The Business Analytics Achilles Heel: Organizational Politics
In spite of overwhelming power and strength, a deadly vulnerability can lead to resolute destruction. While the current generation likely has seen this in the guise of Star Wars in the form of poor ‘Death Star’ engineering, the ancient Greeks embodied this principle in the myth of Achilles. It is proposed that organizational politics is the Achilles Heel of business analytics programs. In order to overcome this vulnerability, SARK7 applies an integrated analytics decision methodology which embeds robust organizational validation: http://www.sark7.com/docs/integrated_analytics.pdf
Achilles, the invulnerable warrior-hero of the Iliad, was prophesied to die an early death. To forestall the fates, his loving mother, Thetis, dipped him in the River Styx as a baby, which was said to confer invulnerability. However, holding him by his ankle while dousing him in the river, her hand covered and so prevented his ankle from being treated. After subsequently surviving many tumultuous military battles as a young warrior, Achilles was in the end dispatched by a poison arrow which lodged in his vulnerable heel. Thus stands the still gravid notion that even the mighty can be felled by a small but deadly vulnerability.
Here it is proposed that the ‘deadly weakness’ associated with powerful business analytics solutions is hiding in plain sight: our own organizational decision processes, or lack thereof as the case may be.
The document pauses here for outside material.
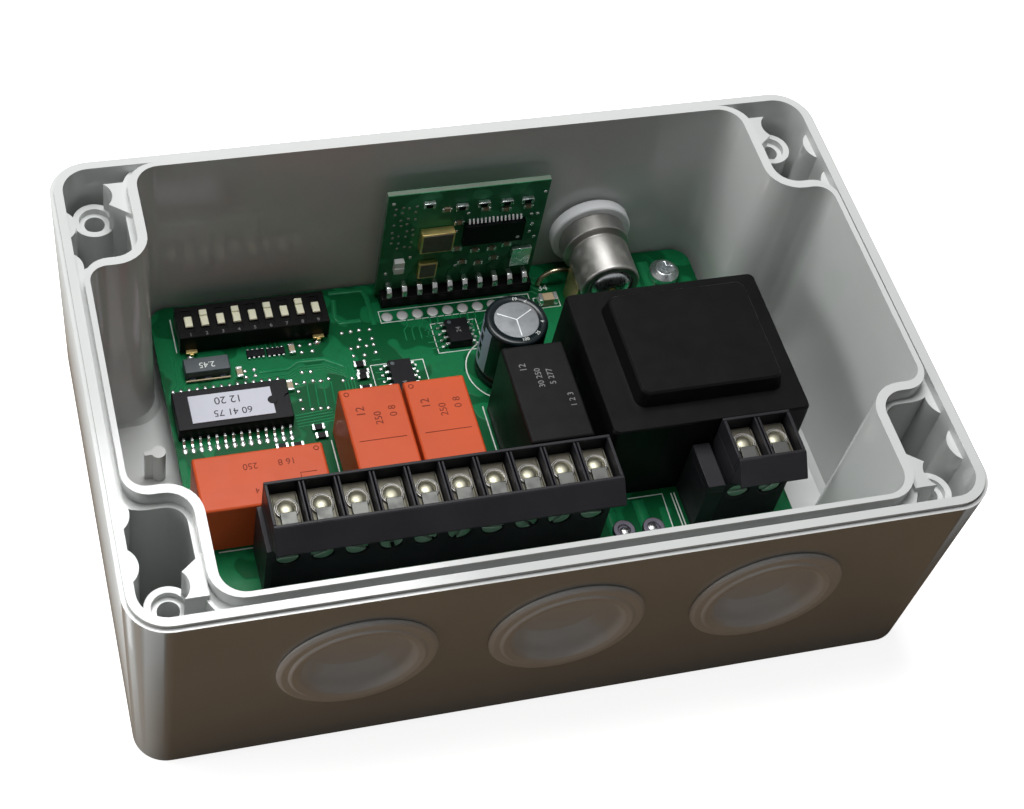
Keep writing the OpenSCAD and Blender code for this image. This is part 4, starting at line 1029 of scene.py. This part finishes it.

On a daily basis we are tantalized with ever more powerful tools and techniques for business analytics and ‘big data’ insight. We might say that analytics is being positioned as the ‘mighty Achilles’, a warrior capable of achieving business victory from the tumult of chaos, complexity, and disorder besieging global enterprise.
The advancement of business analytics capabilities is multifaceted and emergent: a fusion of advancing methodological techniques (statistical procedures, methods, and understanding), improved software tools (improving capabilities throughout the analytics lifecycle, from data handling and management through visualization), and raw computing power (storage capability, retrieval speed, in memory transformation, processing speed, transmission). However, celebrating such powerful technology-driven capabilities often ignores a stark and immobile, purely social limitation: ourselves, particularly our intrinsic political nature within organizations.
While it may disturb a software marketer or two, business analytics and ‘big data’, stripped of their hyped ‘gee whiz’ technological, mathematical, and scientific trappings, are simply about making high quality organizational decisions, a social process. In the end, making high quality organizational decisions is a social, political, even anthropological, avocation. While impractical and decidedly inefficient, it is possible to conceive of ‘big data’ decisions being driven by manual calculators, paper, and meetings.
This gets to the very origin of business analytics: World War II, lacking sophisticated computers, saw the implementation of increasingly complex, literal configurations of ‘organizational calculators’ in military computation rooms to drive multi-staged quantitative analysis. Analytics took the form of staged rows of sequenced, desk bound analysts driving step-wise component calculations to deliver manual linear programming, matrix analysis, and similar complex results to drive both tactical and strategic decision making. However, ultimately it was still the war room generals that interpreted and hashed out the final decisions from such analysis.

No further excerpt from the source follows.